DPoser: Diffusion Model as Robust 3D Human Pose Prior
Junzhe Lu, Jing Lin, Hongkun Dou, Ailing Zeng, Yue Deng, Yulun Zhang, Haoqian Wang
TL;DR
DPoser introduces an unconditional diffusion-based 3D human pose prior trained on SMPL pose representations and deployed as a versatile regularizer within inverse-problem formulations for pose-related tasks. By employing variational diffusion sampling and a test-time truncated timestep scheduling tailored to pose data, it achieves consistent improvements over state-of-the-art priors across human mesh recovery, pose completion, motion denoising, and pose generation.
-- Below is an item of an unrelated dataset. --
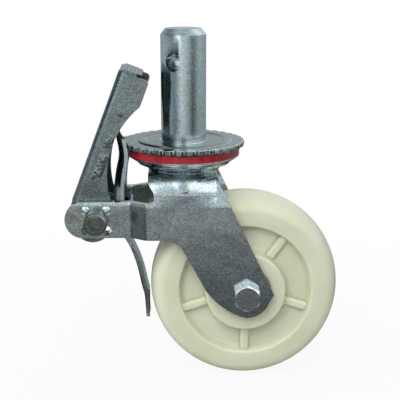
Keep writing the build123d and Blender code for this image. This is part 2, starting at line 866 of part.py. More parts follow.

Key contributions include the unconditional diffusion prior, the test-time truncation strategy, and a comprehensive set of experiments plus ablations that validate robustness and generalization. This work enables flexible, optimization-driven pose estimation pipelines with improved realism and diversity, advancing practical 3D human pose understanding from single images and sequences.
Abstract
This work targets to construct a robust human pose prior. However, it remains a persistent challenge due to biomechanical constraints and diverse human movements. Traditional priors like VAEs and NDFs often exhibit shortcomings in realism and generalization, notably with unseen noisy poses. To address these issues, we introduce DPoser, a robust and versatile human pose prior built upon diffusion models. DPoser regards various pose-centric tasks as inverse problems and employs variational diffusion sampling for efficient solving. Accordingly, designed with optimization frameworks, DPoser seamlessly benefits human mesh recovery, pose generation, pose completion, and motion denoising tasks. Furthermore, due to the disparity between the articulated poses and structured images, we propose truncated timestep scheduling to enhance the effectiveness of DPoser. Our approach demonstrates considerable enhancements over common uniform scheduling used in image domains, boasting improvements of 5.4%, 17.2%, and 3.8% across human mesh recovery, pose completion, and motion denoising, respectively. Comprehensive experiments demonstrate the superiority of DPoser over existing state-of-the-art pose priors across multiple tasks.